和歌山)田辺在住・佐山和夫さん 野球殿堂入り候補に
和歌山市出身で日米の野球史について多くの著作があるノンフィクション作家・佐山和夫さん(83)=和歌山県田辺市在住=が、2020年野球殿堂入りの特別表彰候補者に選ばれた。
特別表彰はアマチュアや審判、野球の普及や発展に顕著な貢献をした人が対象。佐山さんは今回、夏の高校野球大会歌「栄冠は君に輝く」などを作曲した故・古関裕而さんらとともに新たに10人の候補に入った。有識者らで構成する特別表彰委員会(14人)で有効投票の75%以上を得票すれば、殿堂入りが決まる。
「球歴のトップが『小学生の時のボールボーイ』の候補は僕が初めてと違うかなあ」。
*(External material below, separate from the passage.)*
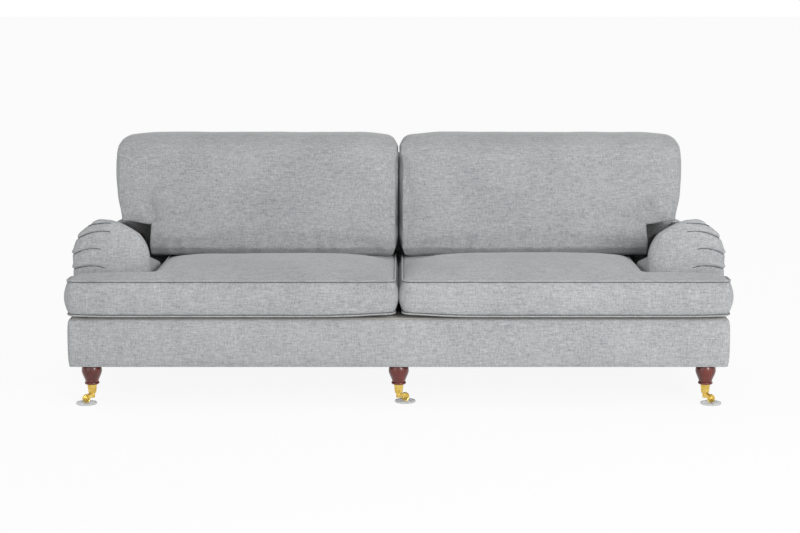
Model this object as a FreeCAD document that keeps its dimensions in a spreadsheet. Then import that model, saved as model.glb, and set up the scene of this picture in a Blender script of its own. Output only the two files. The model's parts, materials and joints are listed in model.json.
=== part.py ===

野球の資料で埋め尽くされた旧城下町の元英語塾で、佐山さんは笑った。父は旧制和歌山中(現桐蔭高)の教員で、敷地内の官舎から和歌山師範学校付属国民学校へ通った。帰宅すると、全国有数の強豪だった和中の野球部が校庭で練習している。子ども仲間でファウルボール拾いを買って出た。戦時下で物が不足する中、母親がスフ(人造繊維)で、胸に「W」のマークが付いた和中のユニホームを作ってくれた。